$ cat post/the-kernel-panicked-/-i-traced-it-to-the-library-/-i-kept-the-old-box.md

the kernel panicked / I traced it to the library / I kept the old box


Title: Kubernetes, Helm, and the Day I Thought I Knew It All


March 26, 2018. A day that will go down in my tech calendar as “the day I learned a lot about Kubernetes.” It’s funny how quickly you can get complacent when everything seems to be working smoothly.

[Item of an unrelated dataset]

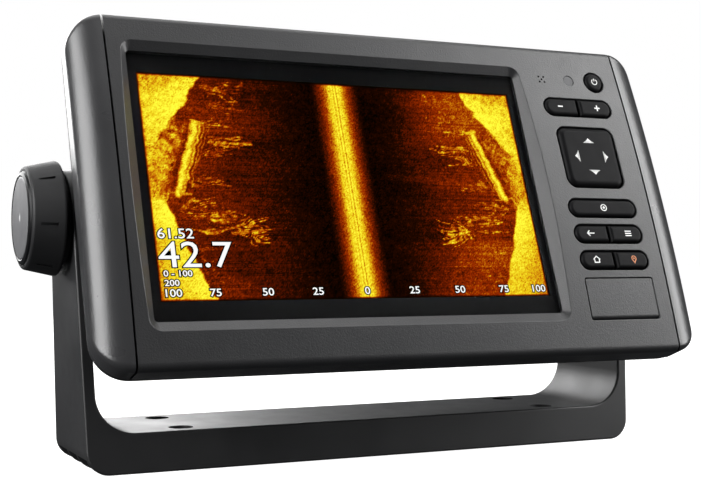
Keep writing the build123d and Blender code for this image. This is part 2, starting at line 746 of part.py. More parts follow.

Let me set the scene. We’re running a mix of services on Kubernetes clusters, using Helm for our application deployments and managing with a bit of manual Terraform sprinkled in. Prometheus is our monitoring backbone, and Grafana provides us with the pretty dashboards. Sounds familiar, right?

The Setup

We have a service called log-collector, which was originally deployed as part of our logging pipeline. It was running happily on its own cluster, and we had a basic Helm chart to deploy it every time someone needed another instance. However, a few weeks ago, I had this brilliant idea: why not run all of these components together in one cluster? We could save some costs, make things more efficient, and maybe even reduce our ops overhead.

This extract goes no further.